Kıbrıs'ta verilen fotoğraf dikkat çekti. Türk siyasetinin zirvesi Lefkoşa'da buluştu. Bu fotoğrafın anlamını bilenler geçtiğimiz aylarda Erdoğan-Bahçeli-Özel trafiğini de doğru tanımladı.
Türk siyaseti uluslararası sistemdeki gerilimi görerek gerektiğinde bir arada olunabileceğini gösteriyor.
19 Mayıs 2019'da Samsun'da verilen bir fotoğraf vardı. Liderler "Hepimiz aynı gemideyiz" derken milli meselelerde tek ses olmayı tabanlarına telkin ediyorlardı.
Kıbrıs Barış Harekatı'nın 50. yılında Lefkoşa'ya giden liderler Kıbrıs Davası'nın arkasında olduklarını gösterdiler.
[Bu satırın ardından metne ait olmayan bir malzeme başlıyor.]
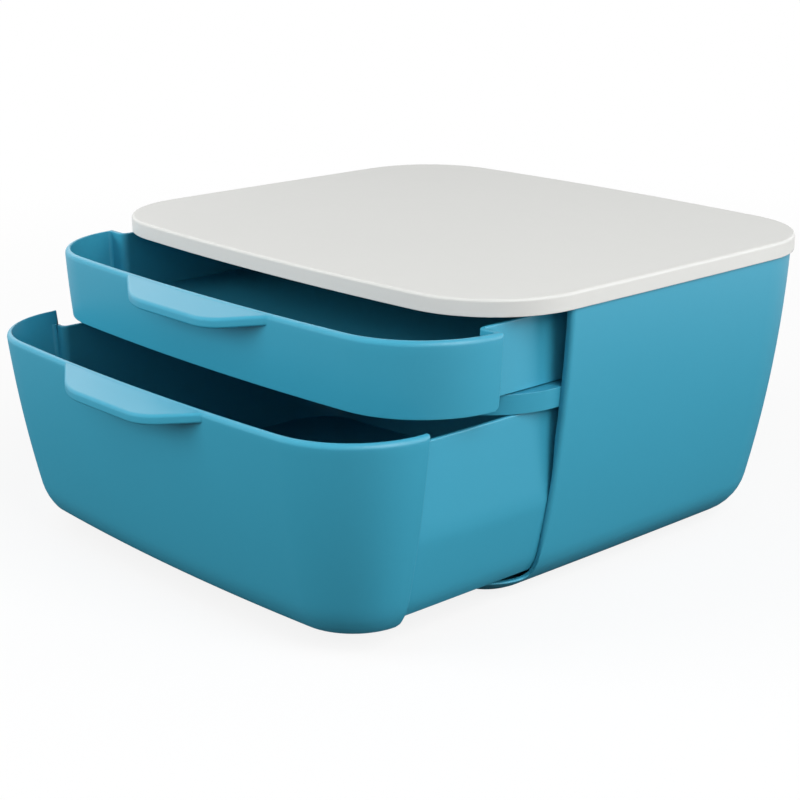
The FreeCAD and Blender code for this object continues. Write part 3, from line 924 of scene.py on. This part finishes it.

Kıbrıs, 20. Asırda toprak kaybeden Türklerin son fethiydi. Ecevit'i ve Erbakan'ı yakın tarihte saygın kılan Barış Harekatı'nın 50. yılında adanın önemi daha da arttı. Türk ordusunun bölgedeki etkinliğini ve gücünü kanıtlayan harekat savaş sonrası oluşan dünya düzeninde Ankara'nın otonomi arayışını göstermişti.
Son yıllarda Doğu Akdeniz'de yaşanan gerilimde Rusya, Suriye'deki pozisyonuyla varoluş gösterdi. Hamas ve İran etkisine karşı İsrail'i desteklemek için bölgeye gelen ABD ise dünya ticaretinin kalbinin attığı bu havzada varlık gösteriyor.
KKTC'nin yakın gelecekte tanınması için gayret gösteren Ankara, Avrasya ekseninde gelecek vaat Türk Devletleri Teşkilatı'na KKTC'yi entegre etmeye çabalıyor.
Avrupa Birliği'ne mülkiyet ve sınır tartışmaları olan Güney Kıbrıs Rum Kesimini üye yapanlar adadaki sorunları görmezden gelerek problemi AB'ye taşıdılar. Kıbrıs'ta iki devletli çözümün zaruri olduğu artık birçok çevre tarafından kabul ediliyor.
Doğu Akdeniz'de Gazze'de yaşananlar bir yana hidrokarbon yataklarının keşfi ve doğalgaz sevkiyatı projelerinde Ankara ve Lefkoşa'yı göz ardı edenler hayal kırıklığına uğrayacaklar.
Ankara'da, iç siyasette ayrışma olsa bile, dış siyasette ortak hareket edildiği sürece küresel gerilimlerden yara almadan çıkılacağı görüşü hakim.